Date :Sunday, April 10th, 2016 | Time : 16:21 |ID: 31878 | Print

Asserting Freedom or just disrespectful? Women tourists in Iran defy the law

SHAFAQNA – A news story broke this weekend that women tourists in Iran were defying the country’s law by removing their head scarf. A legal requirement, the Islamic Republic calls on women to cover their hair while in public.

While such a law might appear foreign and nonsensical to Westerners, Iran is a sovereign nation, and it is entitled to choose the manner in which to govern itself – those principles I would expect are rather simple to grasp. Nation-states should have the inherent and inalienable rights to legislate over their land, and over their people as they see fit, according to their traditions, beliefs and particular sensitivities.

Again, this is the very cornerstone of a democracy – Without pluralism, how we can speak of democracy? If we cannot respect other’s differences and recognize others’ rights to choose differently from us, then we are merely hypocritical ethno-centrist bigots.

While I personally believe that a woman’s wardrobe and fashion should remain a purely personal choice, we should respect the fact that Iran deemed preferable to legislate over it. Whether or not we agree with such a decision is really beside the point.

Westerners do not know best! Westerners do not have the monopoly on righteous legislating and freedom. The very fact that Westerners felt the need to “teach” Iran a lesson in freedom and democracy by promoting breaking its laws stand testimony to Western arrogance.

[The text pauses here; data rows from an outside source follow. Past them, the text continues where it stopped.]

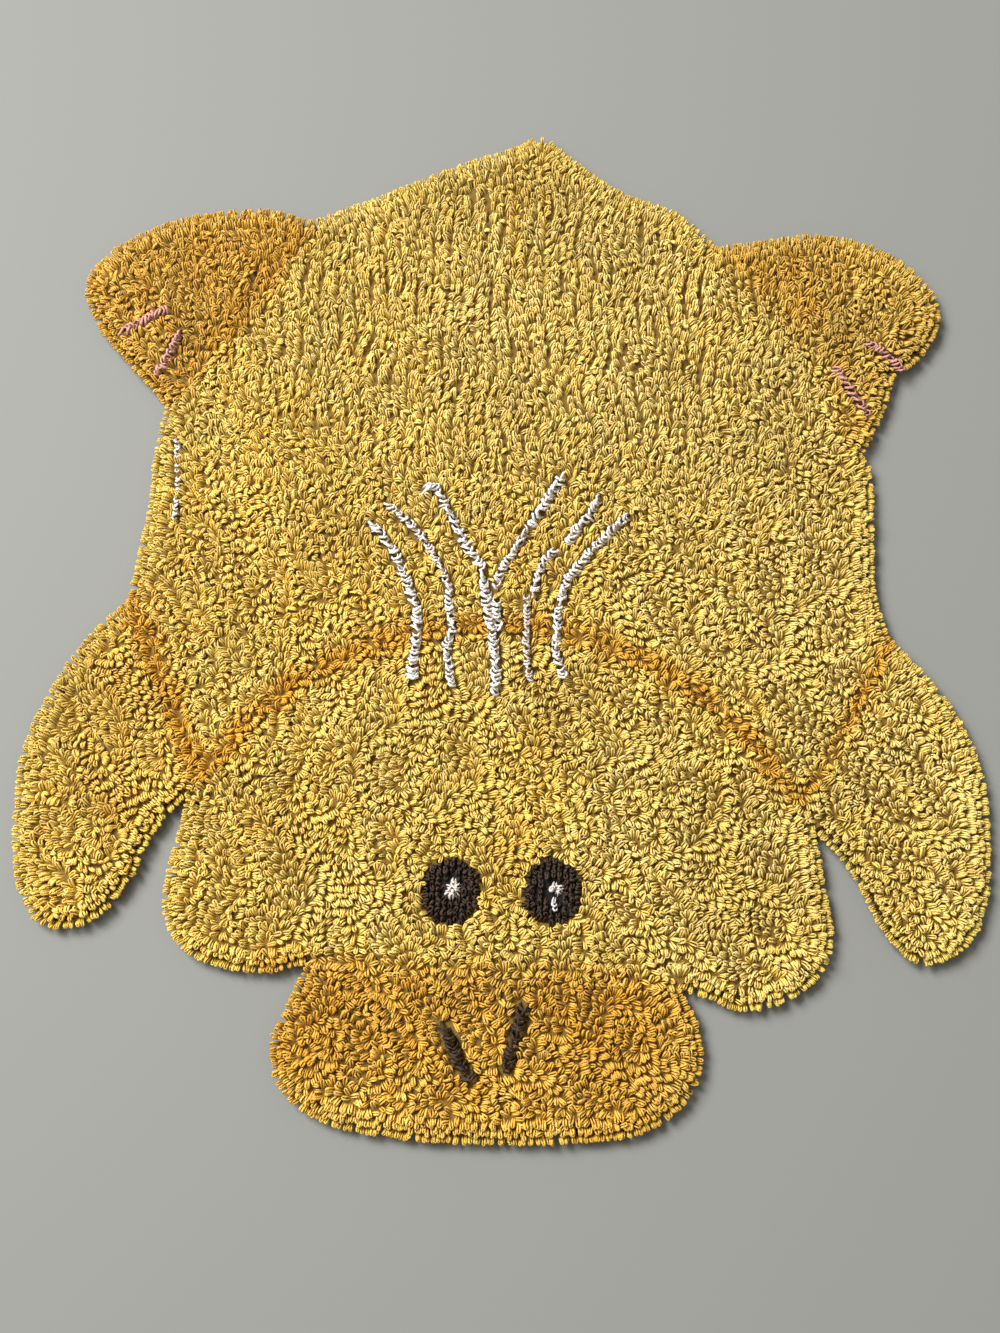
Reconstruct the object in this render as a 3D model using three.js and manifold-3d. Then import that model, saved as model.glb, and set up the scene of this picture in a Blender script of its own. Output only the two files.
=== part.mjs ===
// Looped cotton bath rug cut to the outline of a duckling seen from above, lying flat on the floor.
// Millimetres. +Z is up, +Y runs towards the tail, and the origin is on the floor under the middle of
// the rug. The bill is at -Y, and the wings and feet are on either side of it.

import * as THREE from "three";
import { mergeVertices } from "three/addons/utils/BufferGeometryUtils.js";
import Module from "manifold-3d";

// Driving dimensions
const PILE_HEIGHT = 13.2; // mean height of the pile above the floor
const LUMP_HEIGHT = 1.7; // how far the lumps rise above or fall below it
const LUMP_CELL = 16; // spacing of the points that carry the lumps
const LOCK_PITCH = 12; // from one rim lock to the next, along the edge
const LOCK_REACH = 6.5; // how far a lock stands out of the slab
const REACH_SPREAD = 0.2; // by what share one lock reaches further or less far than another
const HEIGHT_SPREAD = 0.15; // by what share its shoulder is higher or lower
const LOCK_LEAN = 0.25; // how far it leans along the edge, as a share of its reach
const NOTCH_CLEARANCE = 8; // no lock grows this close to a notch
const TAIL_TIP = { x: 5, y: 389, spread: 30, least: 0.3 }; // the rim is drawn in less around the tip
const MOST_LOCKS = 40; // no stretch of the edge has more locks than this
const MARGIN = 20; // how far the block that shapes the top reaches past the rug

// The rug's outer edge, clockwise from the left foot's notch. Each stretch starts at a notch and is
// smooth up to the next stretch's first point. Columns: x to the right, y towards the tail.
const EDGE = [
  {
    stretch: "tail",
    points: [
      [-176, 304], [-138, 322], [-97, 342], [-56, 363], [-14, 380],
      [5, 389], [29, 371], [72, 342], [116, 326],
    ],
  },
  {
    stretch: "right foot",
    points: [[148, 298], [180, 305], [224, 313], [264, 307], [296, 291], [317, 267], [322, 242], [307, 212]],
  },
  { stretch: "right heel", points: [[285, 193], [282, 178], [274, 155]] },
  { stretch: "right side", points: [[261, 128], [267, 116], [269, 66], [270, 18], [276, -2]] },
  {
    stretch: "right wing",
    points: [
      [280, -15], [305, -41], [330, -74], [346, -115], [350, -160],
      [347, -205], [333, -236], [300, -252], [274, -231], [251, -191],
    ],
  },
  {
    stretch: "right cheek",
    points: [[225, -161], [232, -200], [238, -237], [230, -262], [204, -283], [174, -290], [151, -283]],
  },
  {
    stretch: "bill",
    points: [
      [132, -278], [144, -302], [148, -326], [138, -352], [108, -375], [60, -384], [0, -388],
      [-62, -387], [-112, -379], [-141, -360], [-151, -330], [-142, -303],
    ],
  },
  {
    stretch: "left cheek",
    points: [
      [-131, -274], [-156, -281], [-188, -280], [-219, -268],
      [-235, -243], [-235, -212], [-230, -186],
    ],
  },
  {
    stretch: "left wing",
    points: [
      [-227, -160], [-246, -184], [-262, -224], [-288, -254], [-321, -256], [-342, -225],
      [-349, -180], [-349, -132], [-336, -90], [-313, -47],
    ],
  },
  { stretch: "left side", points: [[-285, -15], [-282, 20], [-278, 62], [-278, 104]] },
  {
    stretch: "left foot",
    points: [
      [-274, 140], [-294, 162], [-322, 190], [-342, 219], [-347, 243], [-328, 272],
      [-291, 296], [-246, 309], [-204, 312],
    ],
  },
];

// Section of the rim from the floor up. Columns: height, how far in from the slab's widest line, and
// what share of their reach the locks have there.
const RIM = [
  { height: 0, inset: 0.8, lock: 0.85 },
  { height: 3, inset: 0, lock: 1 },
  { height: 8.6, inset: 1.2, lock: 0.5 },
  { height: 18, inset: 8.5, lock: 0 },
];

// Where the points of one lock's outline lie, as shares of the pitch: the gap before it, then its tip.
const LOCK_OUTLINE = [
  { share: 0, tip: false },
  { share: 0.3, tip: true },
  { share: 0.7, tip: true },
];

// Soft troughs where the rows of loops part. Columns: centre line, depth, half width.
const NECK_ARC = { x: -2, y: -270, radius: 251, from: 32, to: 149 };
const TROUGHS = [
  { line: arcPoints(NECK_ARC), depth: 1.8, half: 10 },
  { line: [[-285, -15], [-262, -60], [-243, -100], [-220, -140]], depth: 1.6, half: 10 },
  { line: [[281, -16], [262, -58], [243, -98], [219, -133]], depth: 1.6, half: 10 },
  { line: [[-178, 302], [-210, 239], [-243, 189], [-274, 142]], depth: 1.5, half: 10 },
  { line: [[150, 296], [194, 253], [238, 182], [261, 130]], depth: 1.2, half: 10 },
  { line: [[-4, 378], [-8, 320], [-10, 262]], depth: 1.5, half: 10 },
  { line: [[-131, -272], [-60, -272], [60, -270], [131, -277]], depth: 1.3, half: 10 },
];

// The lumps are three crossing sets of soft waves. Columns: waves per metre along x and y, share, phase.
const WAVES = [
  { alongX: 15, alongY: 7, share: 0.4, phase: 0.4 },
  { alongX: -11, alongY: 12, share: 0.34, phase: 2.1 },
  { alongX: 3, alongY: -18, share: 0.26, phase: 4.0 },
];

const wasm = await Module();
wasm.setup();

/** Points along a circle's arc, with its ends given in degrees. */
function arcPoints({ x, y, radius, from, to }) {
  const steps = 10;
  return Array.from({ length: steps + 1 }, (_, i) => {
    const angle = THREE.MathUtils.degToRad(from + ((to - from) * i) / steps);
    return [x + radius * Math.cos(angle), y + radius * Math.sin(angle)];
  });
}

/** A repeatable number from -1 to 1 for a place in a sequence. */
function unevenness(index, kind) {
  const wave = Math.sin(index * 12.9898 + kind * 78.233) * 43758.5453;
  return 2 * (wave - Math.floor(wave)) - 1;
}

/** Points round the outer edge, three for each lock, with each point's part in its lock. */
function edgePoints() {
  return EDGE.flatMap(({ points }, stretch) => {
    const next = EDGE[(stretch + 1) % EDGE.length].points[0];
    const knots = [...points, next].map(([x, y]) => new THREE.Vector3(x, y, 0));
    const curve = new THREE.CatmullRomCurve3(knots, false, "centripetal");
    const locks = Math.max(2, Math.round(curve.getLength() / LOCK_PITCH));
    return Array.from({ length: locks }, (_, k) => k).flatMap((k) =>
      LOCK_OUTLINE.map(({ share, tip }) => {
        const at = curve.getPointAt((k + share) / locks);
        const clear = Math.min(at.distanceTo(knots[0]), at.distanceTo(knots.at(-1))) > NOTCH_CLEARANCE;
        return { at: new THREE.Vector2(at.x, at.y), lock: k + MOST_LOCKS * stretch, tip: tip && clear };
      }),
    );
  });
}

/** Unit vectors that point out of the rug, one at each edge point, halfway between its two sides. */
function outwardNormals(edge) {
  return edge.map(({ at }, i) => {
    const before = edge[(i + edge.length - 1) % edge.length].at;
    const after = edge[(i + 1) % edge.length].at;
    const into = at.clone().sub(before).normalize();
    const away = after.clone().sub(at).normalize();
    const along = into.add(away).normalize();
    return new THREE.Vector2(-along.y, along.x);
  });
}

/** A geometry as a closed solid. */
function solidOf(geometry) {
  geometry.deleteAttribute("normal");
  geometry.deleteAttribute("uv");
  const merged = mergeVertices(geometry, 1e-4);
  return new wasm.Manifold(
    new wasm.Mesh({
      numProp: 3,
      vertProperties: new Float32Array(merged.attributes.position.array),
      triVerts: new Uint32Array(merged.index.array),
    }),
  );
}

/** A closed geometry from rings of points, one above the other, all anticlockwise seen from above. */
function stackedRings(rings) {
  const count = rings[0].length;
  const positions = rings.flat().flatMap((p) => [p.x, p.y, p.z]);
  const flat = (ring) => THREE.ShapeUtils.triangulateShape(ring.map((p) => new THREE.Vector2(p.x, p.y)), []);
  const top = (rings.length - 1) * count;
  const faces = [
    ...flat(rings[0]).flatMap(([a, b, c]) => [c, b, a]),
    ...flat(rings.at(-1)).flatMap(([a, b, c]) => [top + a, top + b, top + c]),
  ];
  for (let r = 0; r < rings.length - 1; r++) {
    for (let i = 0; i < count; i++) {
      const a = r * count + i;
      const b = r * count + ((i + 1) % count);
      faces.push(a, b, b + count, a, b + count, a + count);
    }
  }
  const geometry = new THREE.BufferGeometry();
  geometry.setAttribute("position", new THREE.Float32BufferAttribute(positions, 3));
  geometry.setIndex(faces);
  return geometry;
}

/** One ring of the rim: each edge point drawn in to the slab, or out along its lock. */
function rimRing(edge, normals, { height, inset, lock: share }) {
  const ring = edge.map(({ at, lock, tip }, i) => {
    const fromTip = Math.hypot(at.x - TAIL_TIP.x, at.y - TAIL_TIP.y) / TAIL_TIP.spread;
    const room = Math.min(1, TAIL_TIP.least + fromTip);
    const reach = tip ? share * LOCK_REACH * (1 + REACH_SPREAD * unevenness(lock, 1)) : 0;
    const out = normals[i].clone().multiplyScalar((reach - LOCK_REACH - inset) * room);
    const sideways = new THREE.Vector2(normals[i].y, -normals[i].x);
    const lean = sideways.multiplyScalar(LOCK_LEAN * reach * unevenness(lock, 2));
    const place = at.clone().add(out).add(lean);
    const lift = tip ? 1 + HEIGHT_SPREAD * unevenness(lock, 3) * share : 1;
    return new THREE.Vector3(place.x, place.y, height * lift);
  });
  return ring.reverse();
}

/** The slab with its rounded rim and its locks, taller than the pile. */
function slab(edge) {
  const normals = outwardNormals(edge);
  return solidOf(stackedRings(RIM.map((row) => rimRing(edge, normals, row))));
}

/** How deep the troughs are at a point. */
function troughDepth(x, y) {
  const point = new THREE.Vector3(x, y, 0);
  const nearest = new THREE.Vector3();
  return TROUGHS.reduce((deepest, { line, depth, half }) => {
    let gap = Infinity;
    for (let i = 0; i < line.length - 1; i++) {
      const start = new THREE.Vector3(...line[i], 0);
      const end = new THREE.Vector3(...line[i + 1], 0);
      new THREE.Line3(start, end).closestPointToPoint(point, true, nearest);
      gap = Math.min(gap, nearest.distanceTo(point));
    }
    return Math.max(deepest, depth * Math.exp(-((gap / half) ** 2)));
  }, 0);
}

/** Height of the pile at a point: the mean, the lumps and the troughs. */
function pileTop(x, y) {
  const lumps = WAVES.reduce((sum, { alongX, alongY, share, phase }) => {
    const turn = (2 * Math.PI * (x * alongX + y * alongY)) / 1000 + phase;
    return sum + share * Math.sin(turn);
  }, 0);
  return PILE_HEIGHT + LUMP_HEIGHT * lumps - troughDepth(x, y);
}

/** A block larger than the rug whose top is the pile's lumpy surface. */
function pileBlock(edge) {
  const box = new THREE.Box2().setFromPoints(edge.map(({ at }) => at)).expandByScalar(MARGIN);
  const size = box.getSize(new THREE.Vector2());
  const middle = box.getCenter(new THREE.Vector2());
  const across = Math.round(size.x / LUMP_CELL);
  const along = Math.round(size.y / LUMP_CELL);
  const geometry = new THREE.BoxGeometry(size.x, size.y, 2 * MARGIN, across, along, 1);
  geometry.translate(middle.x, middle.y, 0);
  const place = geometry.attributes.position;
  for (let i = 0; i < place.count; i++) {
    if (place.getZ(i) > 0) {
      place.setZ(i, pileTop(place.getX(i), place.getY(i)));
    }
  }
  return solidOf(geometry);
}

/** The rug as one mesh: the slab with its locks, with its top cut to the pile's surface. */
function rug() {
  const edge = edgePoints();
  const { numProp, vertProperties, triVerts } = slab(edge).intersect(pileBlock(edge)).getMesh();
  const geometry = new THREE.BufferGeometry();
  geometry.setAttribute("position", new THREE.BufferAttribute(vertProperties, numProp));
  geometry.setIndex(new THREE.BufferAttribute(triVerts, 1));
  geometry.computeVertexNormals();
  const cotton = new THREE.MeshStandardMaterial({ color: 0xd9b45c, roughness: 0.95, metalness: 0 });
  const mesh = new THREE.Mesh(geometry, cotton);
  mesh.name = "tufted_rug";
  return mesh;
}

const part = new THREE.Group();
part.add(rug());

export default part;
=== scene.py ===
"""Dress a looped cotton bath rug, cut to the outline of a duckling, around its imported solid.

The rug is one backing cloth with about twenty-five thousand loops of yarn tufted into it. Sizes in
the tables are millimetres in the frame of the solid: x to the right, y towards the tail, z up from
the floor, with the origin under the middle of the rug. Meshes are made in metres.
"""

import logging
from dataclasses import dataclass, field, replace
from enum import Enum

import bmesh
import bpy
import numpy as np
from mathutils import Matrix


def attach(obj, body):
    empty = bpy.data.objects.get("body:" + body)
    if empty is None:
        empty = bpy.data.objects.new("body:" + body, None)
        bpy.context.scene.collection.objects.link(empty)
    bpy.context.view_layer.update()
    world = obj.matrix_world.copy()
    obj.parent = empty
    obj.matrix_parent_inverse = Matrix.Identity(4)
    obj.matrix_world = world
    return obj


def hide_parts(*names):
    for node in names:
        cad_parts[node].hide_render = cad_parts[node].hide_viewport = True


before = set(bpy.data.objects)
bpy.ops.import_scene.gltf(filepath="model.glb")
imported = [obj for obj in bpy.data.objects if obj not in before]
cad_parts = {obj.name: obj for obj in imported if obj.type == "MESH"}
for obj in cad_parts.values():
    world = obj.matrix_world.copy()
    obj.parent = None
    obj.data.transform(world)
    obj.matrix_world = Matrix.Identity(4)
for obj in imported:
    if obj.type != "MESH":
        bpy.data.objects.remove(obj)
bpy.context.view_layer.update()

MM = 0.001
BODY = "root"
SOLID = "tufted_rug"
SEED = 417
HALF_WIDTH = 350
UP = np.array([0, 0, 1.0])

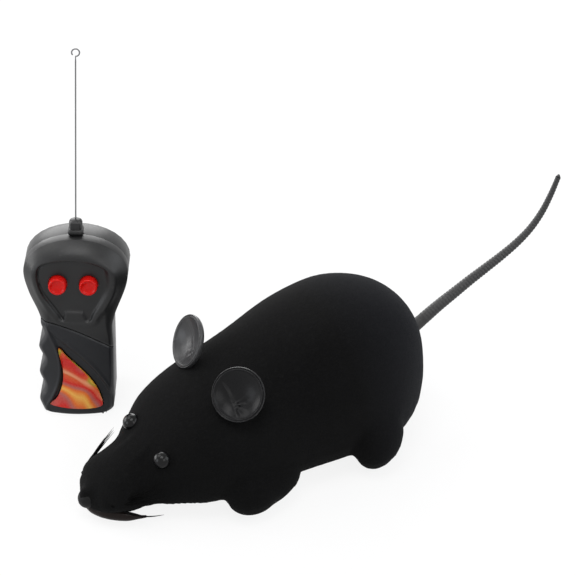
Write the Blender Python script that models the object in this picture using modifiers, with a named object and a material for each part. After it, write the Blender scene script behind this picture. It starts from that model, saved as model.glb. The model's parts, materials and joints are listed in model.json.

As a Westerner I actually feel ashamed. Breaking the law … any law is not something to brag about. It is not something we should “trend” on social media, let alone help promote or encourage.

In the light of the furious debate Western politicians and officials have carried over the Muslim headscarf, and how Muslim women should be MADE to take it off as not to upset Western morality, I would kindly invite everyone to take a page of their own book.

Who are you to weigh in on Iranian law? Who are you to weigh in on a matter which does not concern you in the slightest? Such a display of ethno-centrism is truly sickening, and a little bit chauvinistic.

Do women really need saving from a piece of clothing? Don’t we have enough crises in the world that we have to pick that particular subject matter and turn it into a crusade?

Please ….

Courtesy of Facebook campaigners are calling on female tourists visiting the country to post pictures of themselves removing their headscarf.

I would say this: If it bothers you that much then don’t travel to Iran.

The campaign is the work of My Stealthy Freedom, an online movement which is no stranger to this particular act of defiance. According to the BBC this campaign came in response to the plight of a group of female crew members at a French airline.

When it was announced that Air France would begin flying into Tehran after an eight-year hiatus, a number of the female crew demanded the right to opt-out of working on the new route. Why? Well many objected to an internal memo asking them to wear a hijab when disembarking the plane in the Iranian capital.

The crew members have now won the battle. On Monday Air France announced it would allow its female staff to be reassigned to other flights, should they not wish to fly to Iran.

Coming from France we should not be surprised. It’s the hypocrisy that gets me though … that and a misplaced sense of colonial superiority. While all should bow to Western law, Westerners cannot stomach other nation’s legislation? And that’s something to be proud about?

That’s something we should all support? WHY?!

If Air France flight attendants feel so strongly about wearing a head scarf then by all means stay away, but don’t impose your psychosis on other people, and do not try to rebrand racism into a form of feminism.

I don’t recall Iranian women calling on France to save them from their garments.

But here is where I get downright angry.

Along with their pictures the women sent in messages of support for women in Iran. “Your government tries to keep you little in the name of God! They try to keep you silent, but you have so much to say!” wrote one. “It’s a pity that not only these amazing people, but also tourists like me are having the mandatory hijab imposed. I am annoyed that I can’t express myself truly,” said another

Another woman posted a picture of herself with the caption: “‪Iran is beautiful and Iranian people are wonderful. Great hospitality and a strong desire for freedom and peace. Wearing the compulsory hijab gave me a terrible feeling of slavery. I didn’t feel free to be what I am, which is horrible. For me, it was only 22 days of my life. For you, you always have to wear it!”


Can someone please explain how covering one’s hair belittles women in the eyes of God when He commanded women to follow in such fashion? Or is it that the West now speaks for and instead of God.

And that word: freedom. Freedom indeed if your definition of it is tied up to the amount of clothing on your back … or lack of really. Because let’s be honest, it is not the headscarf which bothers anyone, but rather the idea that women could choose modesty over hyper-sexuality.

Your so-called freedom actually is the objectification of women. Is a woman worth determined by her clothing? Because such is your underlying message … even of you cannot appreciate it yourself.

What Islam offers is true spiritual emancipation.

So spare us your help, no one asked for it. More importantly Iran did not ask for it.